(KUTV) After the common cold, ear infections are the most commonly diagnosed illness for American kids. They usually happen between six months and two years of age, and start with sinus congestion from a viral-type cold.
“The tube that drains the inner-ear to the sinuses gets inflamed and it’s hard for any fluid in the inner-ear to drain out because of that inflammation,” says Dr. Danny Sandgren, pediatrician at Intermountain Budge Clinic in Logan, Utah.
This creates an environment for bacteria to grow, causing an infection.
Some factors can increase a child’s risk of developing an ear infection. These include things like: living in a high-pollution area, not being up to date on vaccinations, exposure to second-hand smoke, or not being breastfed.
“Breastfed babies have less frequency of ear infections,” says Dr. Sandgren.
If a child has an ear infection you will know because they will either tell you their ear hurts, or if it’s a younger child, their behavior will change. Symptoms to look for: fever, excess crying, difficulty sleeping, pulling at the ear, and not feeding well. If you see those symptoms, then your child should get evaluated and checked out by their provider.

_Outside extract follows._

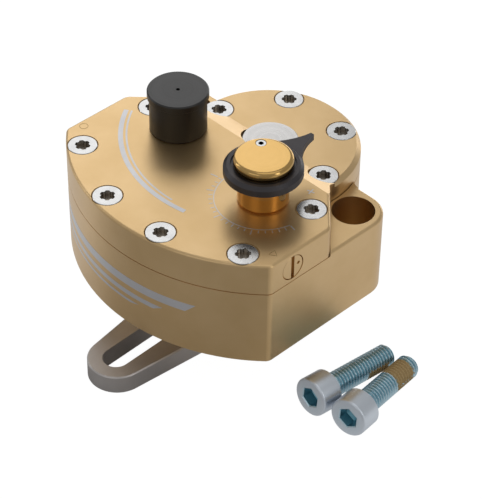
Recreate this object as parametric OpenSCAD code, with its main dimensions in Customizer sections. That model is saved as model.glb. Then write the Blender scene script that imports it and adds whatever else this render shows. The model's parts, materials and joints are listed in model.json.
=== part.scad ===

Antibiotics are typically what is recommended to treat ear infections. They will usually start with amoxicillin, which is the pink medicine most kids take fairly well.
If a child has recurring infections, such as three within six months or four within a year, then they should see an ear, nose, and throat specialist.
“At that point they’ll do an examination and determine if there’s anything further that needs to be done,” says Dr. Sandgren.
If ear infections are not treated appropriately, they can turn into even more serious infections or even cause hearing loss.